Olası IMF anlaşmasına ilişkin basında yer alan haberlerin elle tutulur bir tarafı bulunmuyor. Herhalde yaşadığımız akıl tutulması gerçekçi olmayı engelliyor! Mali disipline öncelikle önem verip iç pazarı daraltıp dışa yönelimi teşvik ederek tasarruf açığını fazlaya çevirecek bir program mevcut koşullarda çalışmaz. Başta gelişmiş ekonomiler olmak üzere ekonomideki daralmayı herkes maliye politikasını gevşetip, bütçe disiplininden vazgeçerek aşmaya çalışır iken biz tersini yapar isek ancak ekonomik daralmayı hızlandırırız. Küresel sorunlar ağırlaşmaya devam ettiği veya mevcut olumsuzluklar etkili olduğu sürece IMF ile yapılacak bir anlaşmanın şartları ne olur ise olsun kullanılacak kaynaklar geri ödenemez; hal böyle olduğu için de daha önce giriş yapmış yabancı kaynakları içeride tutmak veya yeni taze giriş sağlamak mümkün olmaz.
Mevcut koşullarda bütçe gelirlerinin erimesi ve açığın büyümesini izlemek kayıtdışılığı azaltmak iç talepteki daralmayı ve üretimdeki çözülmeyi engellemek, işsizlikteki ve sorunlu alacak hacmindeki artışı frenlemek imkansızdır. Faaliyet gelirlerinin azalması, yatırım harcamalarının daralması, paranın devir hızındaki düşüşe paralel olarak para arzının reel olarak küçülmeyi sürdürmesi kaçınılmazdır. Faaliyet dışı gelir takviyesi ve beklenti yönetimi desteği ile tüm olumsuzlukları olumluya çevirme niyeti ise ham bir hayal olmaktan öteye gidemez.
Küresel düzeyde 2003-2007 döneminde yaşanan eğilimlerin tam aksi devrededir ve gücünü korumaktadır. Tüm çabalara rağmen gelişme ve eğilimler kontrol altına alınamamıştır. Bu durum Türkiye ekonomisini de paralel bir şekilde etkilemektedir ve olası bir IMF anlaşmasının eğilimleri farklılaştırması olası değildir.
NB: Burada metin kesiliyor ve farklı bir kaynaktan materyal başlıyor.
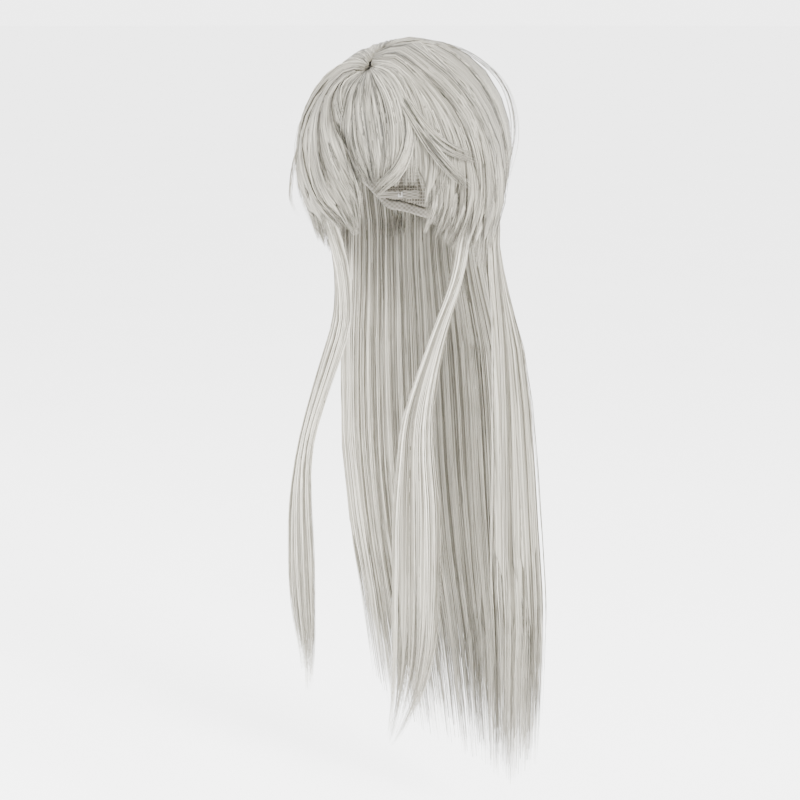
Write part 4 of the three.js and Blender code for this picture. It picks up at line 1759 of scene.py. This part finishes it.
    def disc(self) -> Loft:
        """The round crown net: rings round its middle, from one face over the rim to the other.

        Returns:
            The net as a loft of one path.
        """
        rings, corners = self.crown_rings
        turn = np.linspace(0, FULL_TURN, corners + 1)[:-1]
        out = np.linspace(0.4, self.crown_radius, rings)
        back = np.linspace(self.crown_radius, 0.4, rings)
        reach = np.concatenate([out, back])
        off = np.repeat([self.thin[1], self.thin[0]], rings)
        x = np.sin(turn)[None] * reach[:, None]
        y = -np.cos(turn)[None] * reach[:, None] + self.crown_centre
        points = HEAD.at(x, y, off[:, None])
        maps = np.stack([x, y], -1) * self.degree_length
        return Loft(points[None, :, ::-1], maps[None, :, ::-1])

    def pieces(self, wardrobe: Wardrobe) -> None:
        """Builds every piece of the cap and ties it to the head.

        Args:
            wardrobe: where the finishes come from.
        """
        foot, edge, thin = self.panel_foot, self.edge_at, self.thin
        net, rose = Trim.NET, Trim.ROSE_NET
        table: list[tuple[str, Loft, Trim, str]] = [
            ("cap_crown_net", self.disc(), rose, "net"),
            ("cap_front_panel", self.band((-51.5, 51.5), self.rim_at, foot, thin, (40, 12)), net, "net"),
            ("cap_left_panel", self.band((52.5, 117.5), self.rim_at, foot, thin, (26, 14)), net, "net"),
            ("cap_right_panel", self.band((-117.5, -52.5), self.rim_at, foot, thin, (26, 14)), net, "net"),
            ("cap_back_panel", self.band((118.5, 241.5), self.rim_at, 93.5, thin, (46, 16)), rose, "net"),
            ("cap_nape_panel", self.band((121.5, 238.5), 94.0, foot, thin, (46, 8)), net, "net"),
            (
                "edge_ribbon",
                self.band((-119.5, 119.5), self.ribbon_top, edge, self.ribbon_faces, (90, 4)),
                Trim.RIBBON,
                "ribbon",
            ),
            (
                "nape_elastic",
                self.band((120.5, 239.5), self.ribbon_top, edge, self.elastic_faces, (70, 4)),
                Trim.ELASTIC,
                "elastic",
            ),
        ]
        for number, far in enumerate((52, 72, 92), 1):
            loft = self.band((126, 234), far, far + 2.4, self.weft, (60, 2))
            table.append((f"weft_back_{number}", loft, Trim.WEFT, "weft_thread"))
        stay = (70.6, 73.4)
        for side, way in (("left", 1), ("right", -1)):
            for name, span, near, far, offs, size, trim, slot in (
                ("weft", (62, 116), 66, 68.4, self.weft, (34, 2), Trim.WEFT, "weft_thread"),
                ("ear_tab", (65, 79), self.tab_root, self.tab_tip, thin, (14, 8), net, "net"),
                ("ear_tab_stay", stay, self.stay_root, 97.0, self.stay_faces, (4, 10), Trim.STAY, "ribbon"),
            ):
                low, high = sorted(way * angle for angle in span)
                table.append((f"{name}_{side}", self.band((low, high), near, far, offs, size), trim, slot))
        for name, loft, trim, slot in table:
            sew_on(f"{name}_sewn", name, loft, wardrobe.trim(trim))
        self.skin_top(wardrobe)

    def skin_top(self, wardrobe: Wardrobe) -> None:
        """The film that shows at the whorl: a small sheet that follows the head.

        Args:
            wardrobe: where the finish comes from.
        """
        x = np.linspace(-23, -5, 19)[None] * np.ones((31, 1))
        y = np.linspace(-45, -14.5, 31)[:, None] * np.ones((1, 19))
        maps = np.stack([x, y], -1) * self.degree_length
        loft = slab(HEAD.at(x, y, self.weft[0]), HEAD.at(x, y, self.weft[1]), maps)
        sew_on("skin_top_film", "skin_top", loft, wardrobe.trim(Trim.SKIN))


@dataclass(frozen=True)
class Straps:
    """The two adjusting straps with their hooks and looped tapes, kept as the solids they are."""

    finishes: tuple[tuple[str, Trim], ...] = (
        ("strap", Trim.STAY), ("hook", Trim.HOOK), ("loop_tape", Trim.STAY),
    )

    def dress(self, nodes: Mapping[str, bpy.types.Object], wardrobe: Wardrobe) -> None:
        """Gives each solid a map along its length and its finish.

        Args:
            nodes: the solids by name.
            wardrobe: where the finishes come from.
        """
        for side in ("left", "right"):
            for name, trim in self.finishes:
                node = nodes[f"{name}_{side}"]
                mesh = node.data
                corners = np.zeros(len(mesh.loops), np.int32)
                mesh.loops.foreach_get("vertex_index", corners)
                places = np.zeros(len(mesh.vertices) * 3, np.float32)
                mesh.vertices.foreach_get("co", places)
                places = places.reshape(-1, 3)
                maps = np.stack([np.hypot(places[:, 0], places[:, 1]), places[:, 2]], -1)
                layer = mesh.uv_layers.new(name=THREAD_MAP)
                layer.data.foreach_set("uv", maps[corners].ravel())
                mesh.materials.clear()
                mesh.materials.append(wardrobe.trim(trim))
                LOG.info("%s: %d faces", node.name, len(mesh.polygons))


# ---------------------------------------------------------------- room


@dataclass(frozen=True)
class Lamp:
    """A soft square lamp that faces the middle of the wig. Metres and watts."""

    name: str
    place: Stop
    size: float
    power: float

    def hang(self) -> None:
        """Adds the lamp to the room."""
        data = bpy.data.lights.new(self.name, "AREA")
        data.size, data.energy = self.size, self.power
        lamp = bpy.data.objects.new(self.name, data)
        lamp.location = self.place
        away = Vector(self.place) - Vector((0, 0, -0.2))
        lamp.rotation_euler = away.to_track_quat("Z", "Y").to_euler()
        bpy.context.scene.collection.objects.link(lamp)


@dataclass(frozen=True)
class Studio:
    """A pale floor, soft lights all round and the camera.

    Attributes:
        azimuth: how far to the wearer's left the camera stands, in degrees.
        elevation: how far up it stands, in degrees.
        distance: how far from its target it stands.
        lens: its focal length, in millimetres.
        target: what it looks at.
        floor: the height of the floor.
        floor_radius: how far the floor reaches.
        floor_corners: how many corners its edge has.
        white: how strong the light from all round is.
        lamps: the lamps.
    """

    azimuth: float = 20.0
    elevation: float = 12.0
    distance: float = 2.1
    lens: float = 86.0
    target: Stop = (-0.005, -0.002, -0.252)
    floor: float = -0.80
    floor_radius: float = 60.0
    floor_corners: int = 64
    white: float = 4.3
    lamps: tuple[Lamp, ...] = (
        Lamp("key_lamp", (2.5, -1.5, 0.8), 0.8, 330.0),
        Lamp("fill_lamp", (-2.4, -1.1, 0.4), 1.6, 190.0),
        Lamp("top_lamp", (0.2, 0.9, 2.2), 1.4, 24.0),
    )

    def camera(self) -> None:
        """Places the camera on a sphere round its target, looking at it."""
        turn, up = np.radians(self.azimuth), np.radians(self.elevation)
        away = np.array([np.sin(turn) * np.cos(up), -np.cos(turn) * np.cos(up), np.sin(up)])
        data = bpy.data.cameras.new("studio_camera")
        data.lens = self.lens
        data.clip_end = 200
        eye = bpy.data.objects.new("studio_camera", data)
        eye.location = np.array(self.target) + away * self.distance
        eye.rotation_euler = Vector(away).to_track_quat("Z", "Y").to_euler()
        bpy.context.scene.collection.objects.link(eye)
        bpy.context.scene.camera = eye

    def build(self) -> None:
        """Makes the world, the floor, the lamps and the camera."""
        world = bpy.data.worlds.new("studio")
        world.use_nodes = True
        glow = world.node_tree.nodes["Background"]
        glow.inputs["Color"].default_value = (1.0, 1.0, 1.0, 1.0)
        glow.inputs["Strength"].default_value = self.white
        bpy.context.scene.world = world
        bench = Bench("studio_floor")
        grain = bench.noise(bench.object_place(), 3.0)
        bench.feed("Base Color", bench.blend(grain, (0.9, 0.9, 0.9), (0.94, 0.94, 0.94)))
        bench.set(Roughness=0.8)
        turn = np.linspace(0, FULL_TURN, self.floor_corners + 1)[:-1]
        x, y = self.floor_radius * np.cos(turn), self.floor_radius * np.sin(turn)
        ring = np.stack([x, y, np.full(self.floor_corners, self.floor)], -1)
        mesh = bpy.data.meshes.new("studio_floor")
        mesh.from_pydata(ring.tolist(), [], [list(range(self.floor_corners))])
        mesh.materials.append(bench.material)
        floor = bpy.data.objects.new("studio_floor", mesh)
        bpy.context.scene.collection.objects.link(floor)
        for lamp in self.lamps:
            lamp.hang()
        self.camera()


def main() -> None:
    """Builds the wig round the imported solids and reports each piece."""
    logging.basicConfig(level=logging.INFO, format="%(message)s")
    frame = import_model()
    Studio().build()
    wardrobe = Wardrobe()
    NetCap().pieces(wardrobe)
    Straps().dress(frame["nodes"], wardrobe)
    pieces = [
        *BackHair().pieces(),
        *SideLayers().pieces(),
        *CrownHair().pieces(),
        *(lock.piece() for lock in LONG_LOCKS),
        *Fringe().pieces(),
        *LooseStrands().pieces(),
    ]
    for piece in pieces:
        piece.make(wardrobe)


if __name__ == "__main__":
    main()
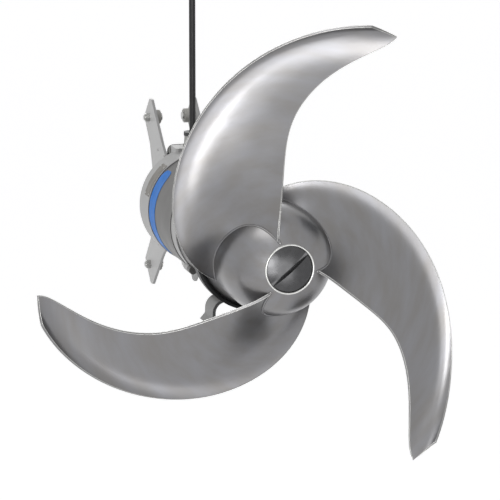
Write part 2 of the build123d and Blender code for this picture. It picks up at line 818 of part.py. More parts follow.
screw_head_rear = screw_head_front + GEARCASE_SCREW_HEAD
with BuildPart() as gear_housing_screws:
    bars(gearcase_front - SCREW_GRIP, screw_head_front, screw_places, GEARCASE_SCREW_R)
    bars(screw_head_front, screw_head_rear, screw_places, GEARCASE_SCREW_HEAD_R)
    hexagon_bars(
        screw_head_rear - SOCKET_DEPTH,
        screw_head_rear,
        screw_places,
        GEARCASE_SOCKET,
        Mode.SUBTRACT,
    )
gear_housing_screws.part.label = "gear_housing_screws"

flange_bore = flange_r - HOUSING_WALL
flange_boss_r = ROTOR_BEARING_R + FLANGE_BOSS_WALL
web_back = flange_front + FLANGE_WEB
seat_rear = front_rotor_bearing + ROTOR_BEARING_WIDTH
lug_rear = flange_front + LUG_LENGTH
with BuildPart() as motor_flange:
    turn([
        (ROTOR_NECK_R + ROTOR_NECK_PLAY, flange_front),
        (flange_r, flange_front),
        (flange_r, motor_front),
        (flange_bore, motor_front),
        (flange_bore, web_back),
        (flange_boss_r, web_back),
        (flange_boss_r, seat_rear),
        (ROTOR_BEARING_R, seat_rear),
        (ROTOR_BEARING_R, front_rotor_bearing),
        (ROTOR_NECK_R + ROTOR_NECK_PLAY, front_rotor_bearing),
    ])
    bars(flange_front, lug_rear, lug_places, LUG_RADIUS)
    bars(lug_rear, motor_front, lug_places, LUG_POCKET_R, Mode.SUBTRACT)
    turn_ring(web_back, motor_front, flange_bore, flange_boss_r, mode=Mode.SUBTRACT)
    bars(flange_front, lug_rear, lug_places, FLANGE_BOLT_R + SEAT, Mode.SUBTRACT)
motor_flange.part.label = "motor_flange"

with BuildPart() as flange_bolts:
    bars(flange_front - SCREW_GRIP, lug_rear, lug_places, FLANGE_BOLT_R)
    hexagon_bars(lug_rear, lug_rear + FLANGE_BOLT_HEAD, lug_places, FLANGE_BOLT_FLATS)
flange_bolts.part.label = "flange_bolts"

with BuildPart() as motor_housing:
    turn_ring(motor_front, cover_front, HOUSING_R, motor_bore)
    for start in (motor_front, cover_front - RING_DEPTH):
        turn_ring(
            start,
            start + RING_DEPTH,
            seal_ring_bore + RING_SECTION + SEAT,
            seal_ring_bore - SEAT,
            mode=Mode.SUBTRACT,
        )
motor_housing.part.label = "motor_housing"

core_front = motor_front + CORE_SET
core_rear = core_front + CORE_LENGTH
stator_bore = ROTOR_CORE_R + MAGNET_THICKNESS + AIR_GAP
with BuildPart() as stator_core:
    turn_ring(core_front, core_rear, motor_bore - SEAT, stator_bore)
    with BuildSketch(across(core_rear)):
        with PolarLocations(stator_bore + SLOT_DEPTH / 2 - SLOT_MOUTH, STATOR_SLOTS):
            Rectangle(SLOT_DEPTH, SLOT_WIDTH)
    extrude(amount=CORE_LENGTH, mode=Mode.SUBTRACT)
stator_core.part.label = "stator_core"

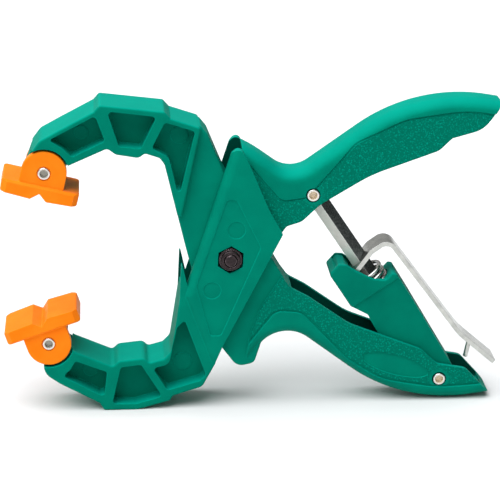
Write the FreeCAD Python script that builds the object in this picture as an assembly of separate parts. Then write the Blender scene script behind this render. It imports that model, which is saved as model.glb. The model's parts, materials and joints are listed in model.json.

Tüm dünya ayağını yorganına göre uzatmak zorunda kalmıştır. Buna uyum sağlamak kolay olmayacaktır. Büyüme dönemlerini bir durgunluğun takip etmesi normaldir, uzun süreli veya yapay olarak uzatılmış büyüme dönemlerini takip eden durgunluklar da uzun süreli oluyor ve sistemik risk yaratıyor. Büyüme döneminde yaratılan istihdamdan daha fazlasının durgunluk döneminde kaybedilmesi küçükken, çözülmemiş sorun ve dengesizliklerin sonucu olarak karşımıza çıkıyor. Bugün gelişmiş ekonomiler, yanı sıra Türkiye ekonomisi de büyüme döneminin başındaki istihdam düzeyini koruyamamak, riski ile karşı karşıya; alınan önlemler bu süreci zamana yayarak durgunluğun süresini daha da uzatabilir, fakat bu riski sıfırlamak pek mümkün görünmüyor. Dünya ekonomisi daralacak, gelişmiş ekonomiler ve taşıma su ile günü kurtaranlar daha çok etkilenecek, ilkeleri tüketip finansal imkanları genişleterek durgunluğu öteleyip büyüme dönemini uzatanlar, bundan sonra yaşanacaklara da katlanmak zorunda! IMF desteği ile yaşanacakları daha fazla ötelemek pek olası değil... Zira bu süreç söz konusu kurumun azalmış bulunan itibarını da tümüyle tüketme gücünü bünyesinde barındırır.